Les Européennes étaient, pour la plupart, d’origine modeste. Parfois,
prostituées dans les villes portuaires, elles y étaient embarquées de force.
Les unes et les autres possédaient des savoirs issus des campagnes françaises,
faits de représentations du corps et de la maladie, de conseils thérapeutiques,
de recettes issues des médecines populaires de l’ancienne France, telles que la
médecine des humeurs, la médecine des semblables ou la médecine des signatures.
La première était issue de la théorie hippocratique des humeurs, qui
considérait la maladie comme une conséquence de la rupture de l’équilibre des
humeurs : sang, lymphe, bile et atrabile. Cette théorie, présente dans les
campagnes françaises jusqu’au milieu du XXe siècle, et qui perdure encore partiellement,
préconisait notamment de rééquilibrer ces humeurs par l’ingestion de
préparations, tisanes et décoctions. Elle favorisait également le recours à
diverses substances organiques (entre autres, l’urine) ou à des procédés
mécaniques (l’utilisation de sangsues ou l’application de ventouses destinées à
faire circuler le sang). La médecine des semblables, elle aussi présente en
Europe depuis la Renaissance, voire plus anciennement encore, considérait qu’un
mal devait être traité par son équivalent. Il fallait ainsi remplacer le sang
perdu lors de l’accouchement par du vin (conduite signalée au début du XXe
siècle à La Réunion et à Maurice), porter une tête de taupe autour du cou pour
favoriser la percée des dents chez le bébé (une dent de requin orne toujours le
cou de certains bébés réunionnais et un fait similaire m’a été signalé par une
mère rodriguaise).
La médecine des transferts de maladie remonte elle aussi à la
Renaissance. Elle procède par transfert de la maladie d’un corps dans un autre.

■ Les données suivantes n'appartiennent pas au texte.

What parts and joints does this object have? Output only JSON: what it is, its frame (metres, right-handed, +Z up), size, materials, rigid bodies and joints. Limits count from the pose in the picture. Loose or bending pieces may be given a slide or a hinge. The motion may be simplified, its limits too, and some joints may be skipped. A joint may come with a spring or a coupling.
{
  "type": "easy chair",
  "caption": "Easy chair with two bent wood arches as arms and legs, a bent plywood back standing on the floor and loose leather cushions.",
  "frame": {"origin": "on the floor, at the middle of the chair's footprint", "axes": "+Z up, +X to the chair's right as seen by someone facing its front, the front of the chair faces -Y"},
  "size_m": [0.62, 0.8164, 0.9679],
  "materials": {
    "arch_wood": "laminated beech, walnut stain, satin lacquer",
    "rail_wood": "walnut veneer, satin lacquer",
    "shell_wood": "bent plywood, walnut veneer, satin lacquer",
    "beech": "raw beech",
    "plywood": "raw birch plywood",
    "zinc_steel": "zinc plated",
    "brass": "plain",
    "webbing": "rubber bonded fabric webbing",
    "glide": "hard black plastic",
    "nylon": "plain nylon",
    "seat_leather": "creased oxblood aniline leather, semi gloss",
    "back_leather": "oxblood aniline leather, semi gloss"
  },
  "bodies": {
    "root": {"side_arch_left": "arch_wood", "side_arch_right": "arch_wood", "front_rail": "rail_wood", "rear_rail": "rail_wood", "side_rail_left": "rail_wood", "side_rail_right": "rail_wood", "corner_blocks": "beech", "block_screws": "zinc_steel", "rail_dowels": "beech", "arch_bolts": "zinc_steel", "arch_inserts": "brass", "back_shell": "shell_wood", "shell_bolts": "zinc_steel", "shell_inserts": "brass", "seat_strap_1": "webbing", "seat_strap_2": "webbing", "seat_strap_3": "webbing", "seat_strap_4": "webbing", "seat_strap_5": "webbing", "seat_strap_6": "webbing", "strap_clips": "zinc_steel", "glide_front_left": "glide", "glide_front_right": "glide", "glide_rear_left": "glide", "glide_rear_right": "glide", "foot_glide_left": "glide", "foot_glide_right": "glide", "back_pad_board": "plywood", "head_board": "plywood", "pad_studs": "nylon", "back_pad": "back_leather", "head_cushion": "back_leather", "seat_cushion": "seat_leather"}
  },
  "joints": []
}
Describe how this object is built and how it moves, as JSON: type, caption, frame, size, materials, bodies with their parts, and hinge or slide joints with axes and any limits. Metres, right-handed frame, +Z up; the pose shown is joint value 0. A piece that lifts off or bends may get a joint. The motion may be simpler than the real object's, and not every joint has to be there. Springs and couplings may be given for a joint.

On la retrouve dans diverses conduites sur les trois îles : coller un petit
morceau de papier humecté de salive sur le front de l’enfant qui a le hoquet
afin que celui-ci passe dans le papier ; plaquer contre sa tête des feuilles de
ricin 65 pour que la maladie passe dans le végétal ; de manière, semble-t-il,
spécifique à La Réunion, placer un jeune poulet ouvert sur la fontanelle de
l’enfant souffrant d’une très forte fièvre afin que celle-ci soit transférée
dans le corps de l’animal. Une médecine villageoise influencée par la médecine
ayurvédique Les savoirs villageois qu’avaient apporté avec elles aux
Mascareignes les femmes originaires de petits villages du sud de l’Inde étaient
hérités d’une forme populaire de la médecine ayurvédique, qui est la médecine
savante de l’Inde. Celle-ci est en fait peu éloignée de la médecine européenne
des humeurs puisqu’elle comprend « trois humeurs : la bile, le flegme et le
vent ou pneuma, entre lesquelles l’équilibre définit la santé » (Zimmermann,
1989).
Cet auteur précise que les maladies typiques de la côte de Malabar sont
« la fièvre paludéenne et toute la rhumatologie, que les médecins ayurvédiques
rangent sous la rubrique des maladies “dues au vent” », assez proches de
l’ensemble des affections regroupées sous le terme générique de fréchèr
(fraîcheur) à Rodrigues – ce qui, comme on le verra plus loin, ne signifie
nullement que la nosologie populaire en
usage sur cette île soit directement liée à la médecine d’origine indienne. « Aux
rhumatismes qui dominent dans cette région indienne de très fortes moussons,
répondent les remèdes composés à base de cocktails d’épices. » (ibid., p. 15).
De ces savoirs originaires de l’Inde, les femmes des Mascareignes ont conservé
de nombreux usages, dont celui de l’eau de riz contre la diarrhée, des épices,
tel le safran, comme antiseptique ou dans les préparations contre la grippe ou
la toux, des clous de girofle pour les maux de dents.
Malgré l’absence de recherches anthropologiques analogues qui auraient
été conduites à Madagascar auprès des femmes, on peut émettre l’hypothèse d’une
théorie proche de celle des humeurs dans les savoirs des femmes malgaches
venues peupler les Mascareignes. Bodo Ravololomanga relève chez les Tanalas de
l’est de la Grande Île des représentations qui font état de risques associés à
un déséquilibre thermique et à des oppositions chaud/froid (1991 -1992). Ainsi
les femmes doivent-elles absolument éviter tout refroidissement durant leur
grossesse, quitte à accompagner chaque repas de riz d’un bouillon chaud de brèdes,
un terme générique qui, dans les Mascareignes, désigne diverses variétés de
feuilles cuites, souvent consommées en bouillon ou fricassée. Dans la médecine
ayurvédique, comme d’ailleurs dans la théorie hippocratique des humeurs, on
note la présence de représentations du chaud et du froid, en même temps que
l’importance du maintien d’un équilibre thermique du corps.